Let's take a look at the setting of the park. It is a grassy slope that is situated along the Siuslaw River, which from this angle looks like a huge body of water. But it isn't technically a river. It's a tidal estuary, and the wide body of water flows either downstream towards the sea or upstream in response to the daily tides. In a few hours the entire mudflat in these pictures will be covered with water. The area of tidal influence extends 26 miles inland, which is nearly 20% of the entire length of the river. Upstream of the tidal influence, the river is modest, with an average flow of about 2,000 cubic feet per second. That's less than a third of the more familiar Rogue River.



The story of any part of the Earth starts with the rocks that underlie the site. A quick look at the geological map of the park region shows that the "bedrock" is composed of "Qal", translated as 'Quaternary alluvium". Alluvium is our term for any of the loose sediment that covers the more solid rock underneath. "Quaternary" is the last little gasp of geologic time, encompassing the last 2 million years. The unit might include the mud of the estuary, river and or gravel, or dune sand. The Qal at Prichard is most likely slightly consolidated dune sands, which is a material that underlies most of the coastal areas in the vicinity of Florence. Sand carried along the coast by wave transport is blown inland by persistent onshore winds, forming the dunes for which Oregon Dunes National Recreation Area is justly famous.
The picture above shows the coastline just north of Florence. The region has undergone a significant change in the last hundred years or so. Migrating dunes can certainly be a problem in developed areas, so a European species of beach grass was introduced in the 1920s in an effort to stabilize the dunes. The grass worked too well, and sand has been trapped in the area adjacent to the shoreline, building into an ever higher ridge of grass-covered sand. The area inland has been starved of sand, so it has blown farther inland, leaving a low area called the deflation plain, a region now covered by small ponds and scrubby forests.

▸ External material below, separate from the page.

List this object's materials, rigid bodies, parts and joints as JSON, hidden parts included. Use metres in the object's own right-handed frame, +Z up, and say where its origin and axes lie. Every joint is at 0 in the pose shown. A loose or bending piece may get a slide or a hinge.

Sand is a famously unstable foundation for buildings (it's even in the Bible), but dunes that have been stable for centuries or millennia will sometimes be consolidated by calcium carbonate or other minerals in the groundwater. That is a much firmer surface to work with, and thus the development of the Florence area has been possible.

Going back in geological time often leads to strange changes in the appearance of the landscape. For instance, during the ice ages of the last 2 million years this little park would have looked far, far different than it does today. It's not because there was any ice; the glaciers that were present in Oregon were many miles away up in the Cascades. The big different was sea level. With so much ice locked up in the vast continental glaciers that covered almost all of Canada and northern Europe, sea level dropped to around 300-400 feet lower than today. Prichard State Park a few tens of thousands of years ago would have been perched on a terrace above a Siuslaw River ensconced in a deep river gorge hundreds of feet below. The outlet of the river would have been miles to the west of where it is today.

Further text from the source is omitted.